Gilad Bracha makes a good point badly. Java allows you to write a mini-language by defining your own classes and methods - you can end up with things like persons.sortBy(age).printTo(file), etc. That kind of API is great, but possible to screw up. All you need to do is include some bad names:

customers.remove(olderThanTenYears).printTo(file)

In some programmer's heads, remove will actually remove old customers. In others it will act as a filter, producing a new list with only the customers newer than 10 years old. That kind of thing gives bugs.

Macros are subject to the same problem that classes and methods are - badly named macros can be very confusing, perhaps more so than badly named classes and methods. I think that a typical novice programmer would use macros badly, but I also think that is a good thing - because once they have learned how to use macros badly, they can spot their own problems and move on to using them well. Macros used well add more to a language than classes and methods can.

In short, Java plus macros would make it harder for a company to use novice programmers, but would give more rewards once those programmers had improved.

Personally I think the programmer is more important than the company.

Caveat: Smalltalkers apparently don't miss macros - perhaps using Smalltalk for a while would make me revert some of the above points.

Unknown said...

Ricky -

Do I get a strawman argument in your comment ? It is possible to design mini-languages in Java using classes, methods, fluent-interfaces. But we will always miss the elegance that higher order functions have brought to functional languages. DSLs are possible , to some extent in Java, but I prefer to call those DSLs fluent apis (as Apache Camel provides today). Java is surely not the best language to build DSLs. Any advanced language feature can be misused by a poor programmer, and macros are no exception. Sometime back Neal Ford blogged about open classes in Ruby, which also suffers from that apparent drawback of the strawman argument. To prevent such misuse u need to have policing from within the language, which Java and most statically typed languages do. Not that there is anything wrong with it! The huge community of Java is partially due to this Java Culture. I was just wondering if movements like Ruby has anything to do with the introduction of some of the exotic features in the Java platform.

Ricky Clarkson said...

Debasish,

I think you said the same thing as me in that comment. I would err on the side of giving programmers freedom of expression, because with some training they'll produce better code that way, and be happier.

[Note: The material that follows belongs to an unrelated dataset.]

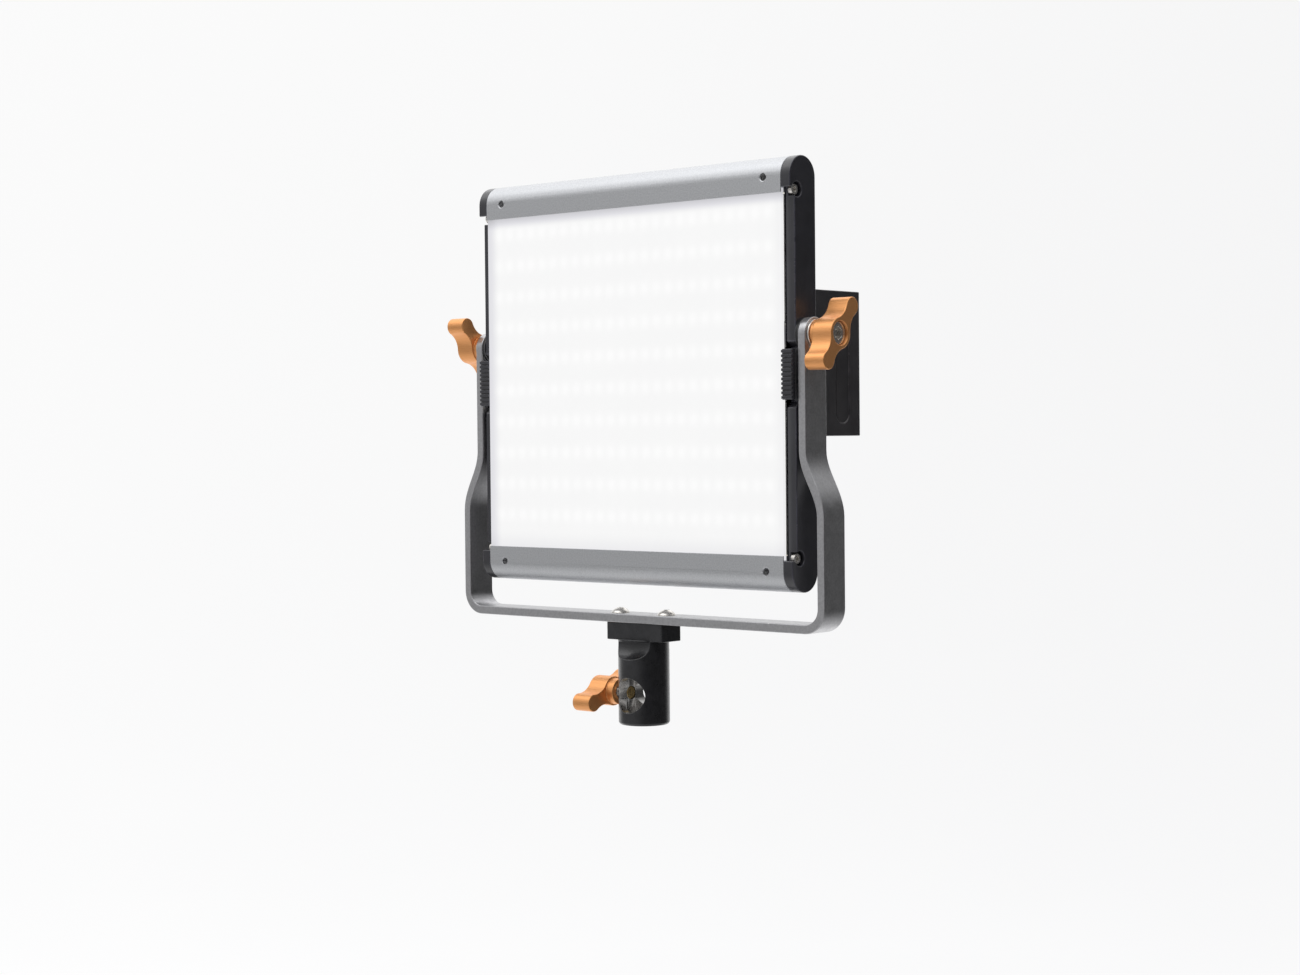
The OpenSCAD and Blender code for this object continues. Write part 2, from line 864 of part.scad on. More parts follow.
module plate_screws() {
  color("silver") plate_screw_places(0) difference() {
    union() {
      rod_y(cover_y - 2, plate_t + cover_t, plate_screw_r);
      rod_y(plate_y - 2, 1.7, plate_screw_head_r);
    }
    translate([0, plate_y - 1.2, 0]) hex_hole_y(1.1);
  }
}

module release_button() {
  color("dimgray") translate([pack_x, 0, button_z]) rod_y(plate_y - 3.5, 6, button_r);
}

module release_button_right() { release_button(); }
module release_button_left() { mirror([1, 0, 0]) release_button(); }

module pack_block(y, d) {
  translate([pack_x, y + d / 2, pack_z]) linear_extrude(pack_h) round_rect(pack_w, d, 1.6);
}

module pack_side_groove() {
  along_x(0, 10) translate([pack_y + pack_d - 14, pack_z + pack_h / 2]) rotate(90) {
    slot_2d(pack_h - 11.6, groove_w);
  }
}

module battery_case() {
  color("black") difference() {
    intersection() {
      pack_block(pack_y, pack_d);
      box([0, pack_y + lid_t, pack_z], [100, pack_y + pack_d, pack_z + pack_h]);
    }
    box([pack_x - pack_w / 2 + pack_wall, pack_y, pack_z + 1.4],
      [pack_x + pack_w / 2 - pack_wall, pack_y + pack_d - pack_wall, pack_z + pack_h - 1.4]);
    translate([pack_x + pack_w / 2 - groove_depth, 0, 0]) pack_side_groove();
    translate([pack_x - pack_w / 2 + groove_depth - 10, 0, 0]) pack_side_groove();
  }
}

module battery_lid() {
  color("black") difference() {
    intersection() {
      pack_block(pack_y, pack_d);
      box([0, pack_y, pack_z], [100, pack_y + lid_t, pack_z + pack_h]);
    }
    translate([pack_x, pack_y, pack_z - 1]) {
      for (s = [-1, 1]) translate([s * hook_x, 0, 0]) {
        box([-hook_neck - 0.3, -1, 0], [hook_neck + 0.3, 2, hook_len + 8]);
        box([-hook_head - 0.3, 1.1, 0], [hook_head + 0.3, 3, hook_len + 8]);
      }
      for (x = contact_x) box([x - 0.8, -1, 0], [x + 0.8, 2.6, 30]);
    }
  }
}

module battery_cells() {
  first_y = pack_y + lid_t + cell_r + 0.3;
  low_z = pack_z + (pack_h - cell_len) / 2;
  color("teal") for (x = [-1, 1], i = [0 : 2]) {
    translate([pack_x + x * (cell_r + 0.08), first_y + i * (2 * cell_r + 0.2), low_z]) {
      cylinder(r = cell_r, h = cell_len);
    }
  }
}

module battery_case_right() { battery_case(); }
module battery_case_left() { mirror([1, 0, 0]) battery_case(); }
module battery_lid_right() { battery_lid(); }
module battery_lid_left() { mirror([1, 0, 0]) battery_lid(); }
module battery_cells_right() { battery_cells(); }
module battery_cells_left() { mirror([1, 0, 0]) battery_cells(); }

// ---- tilt pivots ----

module pivot_inserts() {
  color("goldenrod") both_sides() translate([0, 0, pivot_z]) difference() {
    rod_x(rail_x - boss_len, boss_len + side_t - 0.1, insert_r);
    rod_x(rail_x - boss_len - 1, 20, m6_r + thread_gap);
  }
}

module friction_washers() {
  color("black") both_sides() translate([0, 0, pivot_z]) difference() {
    rod_x(side_x, arm_x - side_x - 0.1, friction_washer_r);
    rod_x(side_x - 1, 20, loose_hole_r);
  }
}

u_bracket();
stand_receiver();
bracket_screws();
clamp_pad();
clamp_knob();
clamp_screw();
top_rail();
bottom_rail();
side_plate_left();
side_plate_right();
rail_screws();
led_board();
cool_leds();
warm_leds();
heat_plate();
back_cover();
cover_screws();
console_housing();
console_screws();
display_window();
display_module();
driver_board();
dial_sensors();
switch_frame();
dc_socket();
dc_pin();
battery_plate_left();
battery_plate_right();
battery_contacts();
plate_screws();
pivot_inserts();
friction_washers();
knob_washer_left();
knob_washer_right();
tilt_knob_left();
tilt_knob_right();
tilt_screw_left();
tilt_screw_right();
diffuser_sheet();
diffuser_grip_left();
diffuser_grip_right();
brightness_dial();
brightness_shaft();
colour_dial();
colour_shaft();
power_rocker();
battery_case_left();
battery_case_right();
battery_lid_left();
battery_lid_right();
battery_cells_left();
battery_cells_right();
release_button_left();
release_button_right();
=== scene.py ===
"""LED panel light: the looks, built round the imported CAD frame.

Metres. +Z is up, the lit face looks to -Y, and the origin is the mouth of the stand socket.
Each CAD node is replaced by a copy with rounded edges and a procedural material. The collars
behind the rails' holes, the display's digits, the marks and the charge lamps are extra pieces.
"""

import json
import math

import bmesh
import bpy
from mathutils import Matrix, Vector


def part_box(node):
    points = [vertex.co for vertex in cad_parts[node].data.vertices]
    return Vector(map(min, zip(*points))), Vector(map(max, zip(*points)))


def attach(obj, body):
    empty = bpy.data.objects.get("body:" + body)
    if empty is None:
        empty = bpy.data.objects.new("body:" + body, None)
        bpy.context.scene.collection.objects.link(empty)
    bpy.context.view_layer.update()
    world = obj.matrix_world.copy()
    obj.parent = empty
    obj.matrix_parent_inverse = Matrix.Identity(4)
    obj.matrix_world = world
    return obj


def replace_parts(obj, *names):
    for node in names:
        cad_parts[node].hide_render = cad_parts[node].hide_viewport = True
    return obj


MM = 0.001

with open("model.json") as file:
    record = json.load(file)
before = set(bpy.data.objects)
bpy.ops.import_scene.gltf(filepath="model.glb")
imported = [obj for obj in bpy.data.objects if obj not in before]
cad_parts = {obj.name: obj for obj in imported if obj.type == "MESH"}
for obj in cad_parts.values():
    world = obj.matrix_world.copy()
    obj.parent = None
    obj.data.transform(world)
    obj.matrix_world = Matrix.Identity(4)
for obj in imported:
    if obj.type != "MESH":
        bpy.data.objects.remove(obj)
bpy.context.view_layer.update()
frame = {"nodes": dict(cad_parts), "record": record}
nodes = frame["nodes"]
record = frame["record"]
BODY_OF = {node: body for body, members in record["behaviour"]["bodies"].items() for node in members}
SLOT_OF = {part["node"]: part["material_slot"] for part in record["subparts"]}

# ---- camera, at the photograph's viewing angle ----

CAMERA_PLACE = Vector((0.7082, -0.7934, 0.1339))
CAMERA_AZIMUTH = math.radians(41.56)
CAMERA_PITCH = math.radians(-1.32)
CAMERA_ROLL = math.radians(-0.53)
SENSOR_WIDTH = 36.0
LENS = 63.7


def make_camera():
    data = bpy.data.cameras.new("camera")
    data.sensor_width = SENSOR_WIDTH
    data.lens = LENS
    data.clip_start = 0.01
    data.clip_end = 50
    camera = bpy.data.objects.new("camera", data)
    bpy.context.scene.collection.objects.link(camera)
    turn = Matrix.Rotation(CAMERA_AZIMUTH, 4, "Z")
    tip = Matrix.Rotation(math.pi / 2 + CAMERA_PITCH, 4, "X")
    roll = Matrix.Rotation(CAMERA_ROLL, 4, "Z")
    camera.matrix_world = Matrix.Translation(CAMERA_PLACE) @ turn @ tip @ roll
    bpy.context.scene.camera = camera


# ---- materials ----

# Spans that most of a noise's values lie in
MOST = (0.3, 0.7)
MIDDLE = (0.35, 0.65)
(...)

By the way, if you are going to implement such shackles, you can do it through source analysis - it doesn't have to be part of the language you're using. That lets you turn it off easily when you realise it's retarded, too.

Guillermo Schwarz said...

The main problem I see is that Java has already been tainted with generics and @tags that render code unreadable.

Try to understand some code using generics and you will see what I mean...

What is it?

Also what is this?

@doIt
void m1()

If we continue to add functionality to something that is already complex, I bet we are going to end with a langauge as complex as C++, in which you can now receive pairs of objects from a function.

I mean, come on!

C++ is a serious language or is it an scripting language?

I think we are confusing things here.

When you are doing some scripting it is ok to fail. The system underneath is prepared and has been designed for script writers to write sloppy code.

That is not true for C++ programmers.

And yet the syntac of pair in C++ makes me code more, makes the program more confusing, and is equivalent to retrofit C++ with "you no longer need to declare variables".

Non sense!!!

Because you can do that in perl or Awk doesn't mean you need to do the same in C++.

Yet compiler writers seem to have feature envy and try to pack and cram the languages we love with the features of languages we are trying to avoid.

Garidan said...

I think something changed. Now is acknowledged it's good to integrate with the native(s). Java in Open Office, Java and gnome or on the windows desktop, COM objects and Adobe Reader, flash driven by java, 3D bindings etc.
At last, java culture looked out of its borders.